## WHAT THE TASK REQUIRES
Exactly reproduce each line of the listing that follows.
★ ★ ★ ★ ★
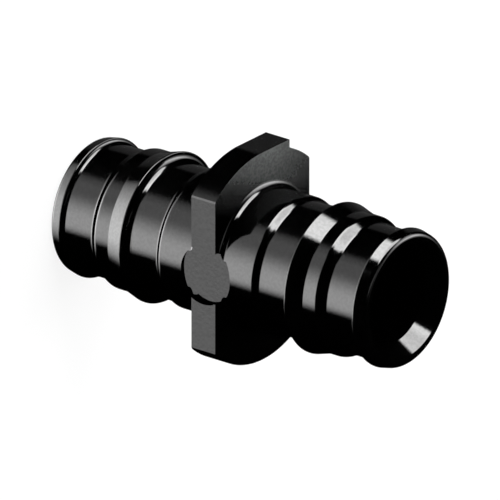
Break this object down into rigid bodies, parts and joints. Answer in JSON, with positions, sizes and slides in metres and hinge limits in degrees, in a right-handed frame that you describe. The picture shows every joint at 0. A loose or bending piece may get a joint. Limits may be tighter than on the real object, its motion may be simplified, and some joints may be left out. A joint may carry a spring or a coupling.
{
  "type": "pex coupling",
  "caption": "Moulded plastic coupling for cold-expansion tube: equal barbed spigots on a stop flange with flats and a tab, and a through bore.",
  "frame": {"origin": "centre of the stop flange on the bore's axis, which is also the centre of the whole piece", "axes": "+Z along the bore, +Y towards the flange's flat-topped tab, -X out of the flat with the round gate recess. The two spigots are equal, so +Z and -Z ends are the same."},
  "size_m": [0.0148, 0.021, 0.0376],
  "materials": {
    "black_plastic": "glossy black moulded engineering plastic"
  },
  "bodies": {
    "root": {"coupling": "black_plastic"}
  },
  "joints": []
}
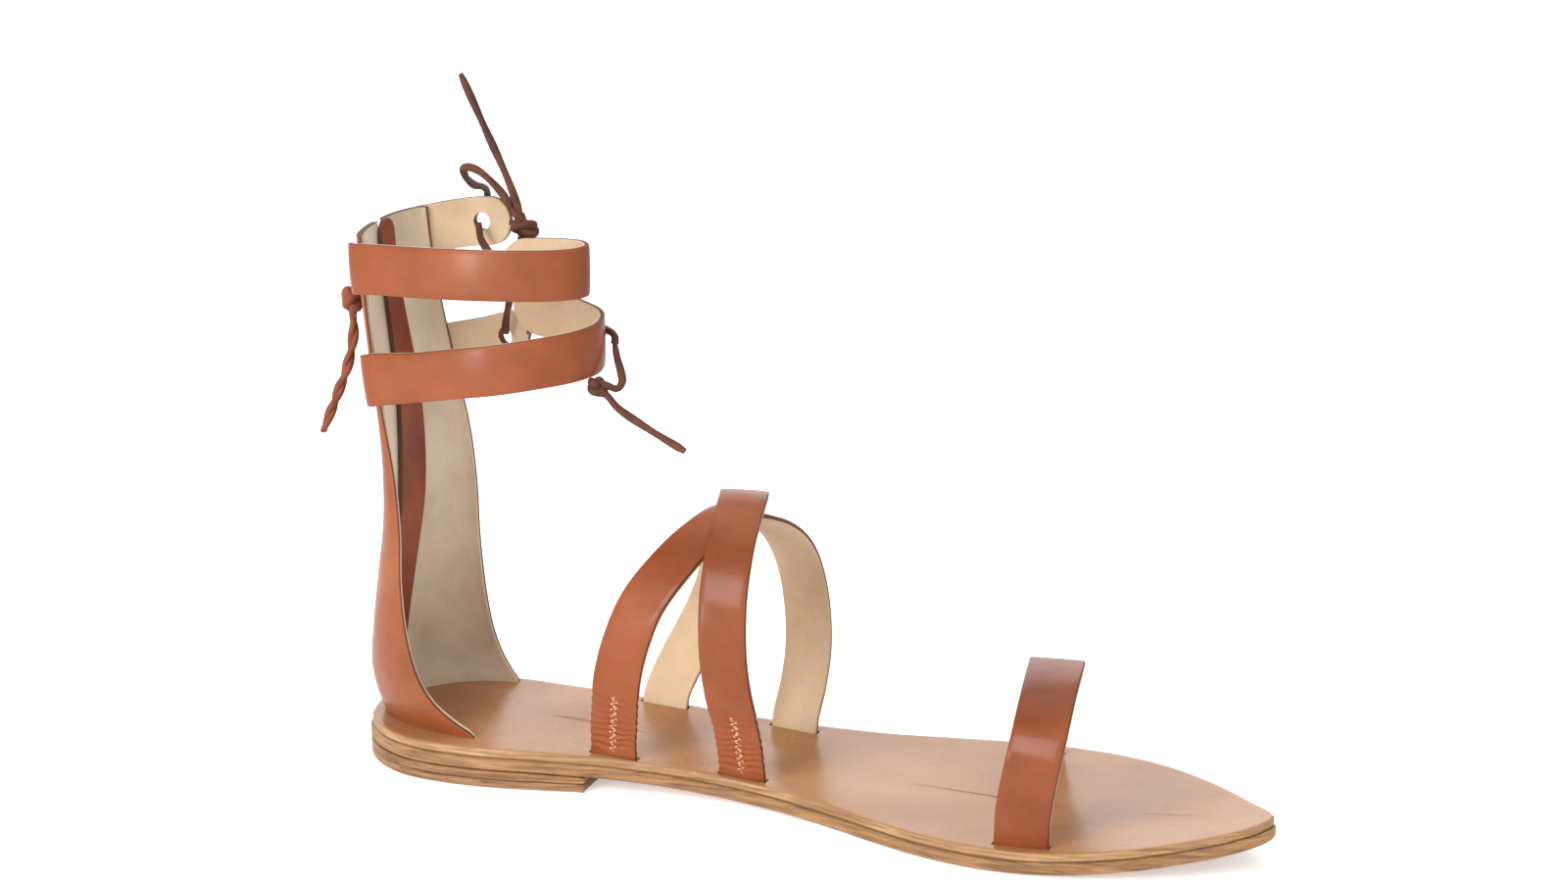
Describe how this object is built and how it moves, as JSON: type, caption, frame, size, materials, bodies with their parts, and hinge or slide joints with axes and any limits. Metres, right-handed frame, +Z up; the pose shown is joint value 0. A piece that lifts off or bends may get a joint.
★ ★ ★ ★ ★
## TASK ANSWER
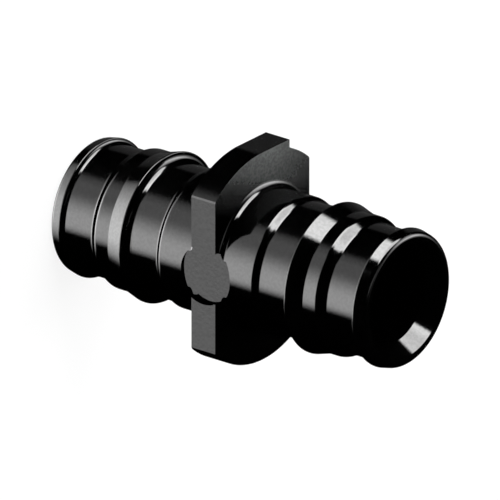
Break this object down into rigid bodies, parts and joints. Answer in JSON, with positions, sizes and slides in metres and hinge limits in degrees, in a right-handed frame that you describe. The picture shows every joint at 0. A loose or bending piece may get a joint. Limits may be tighter than on the real object, its motion may be simplified, and some joints may be left out. A joint may carry a spring or a coupling.
{
  "type": "pex coupling",
  "caption": "Moulded plastic coupling for cold-expansion tube: equal barbed spigots on a stop flange with flats and a tab, and a through bore.",
  "frame": {"origin": "centre of the stop flange on the bore's axis, which is also the centre of the whole piece", "axes": "+Z along the bore, +Y towards the flange's flat-topped tab, -X out of the flat with the round gate recess. The two spigots are equal, so +Z and -Z ends are the same."},
  "size_m": [0.0148, 0.021, 0.0376],
  "materials": {
    "black_plastic": "glossy black moulded engineering plastic"
  },
  "bodies": {
    "root": {"coupling": "black_plastic"}
  },
  "joints": []
}
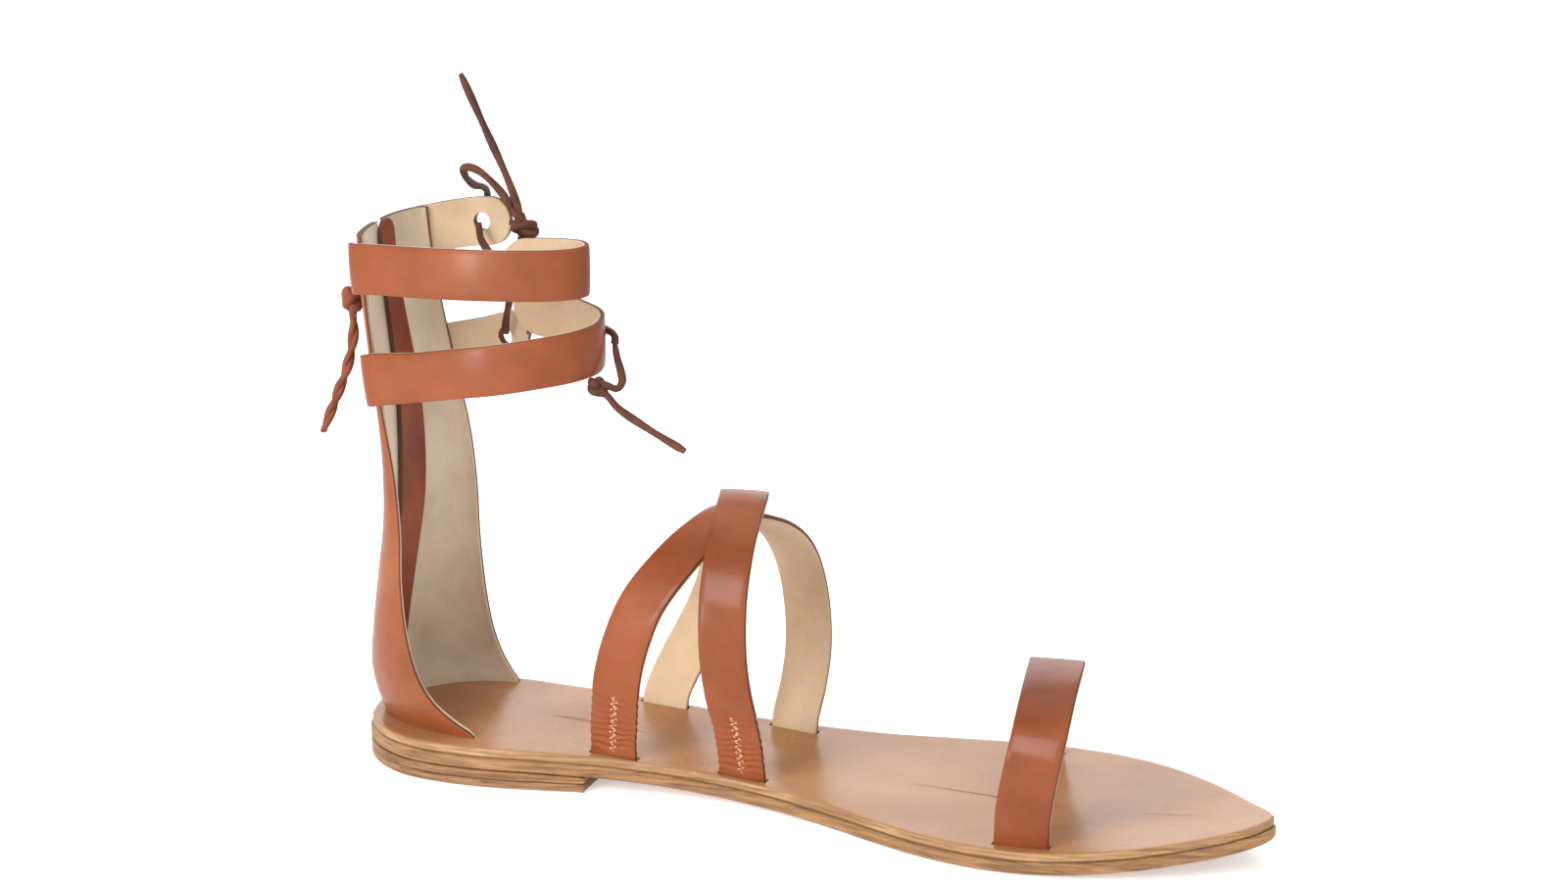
Describe how this object is built and how it moves, as JSON: type, caption, frame, size, materials, bodies with their parts, and hinge or slide joints with axes and any limits. Metres, right-handed frame, +Z up; the pose shown is joint value 0. A piece that lifts off or bends may get a joint.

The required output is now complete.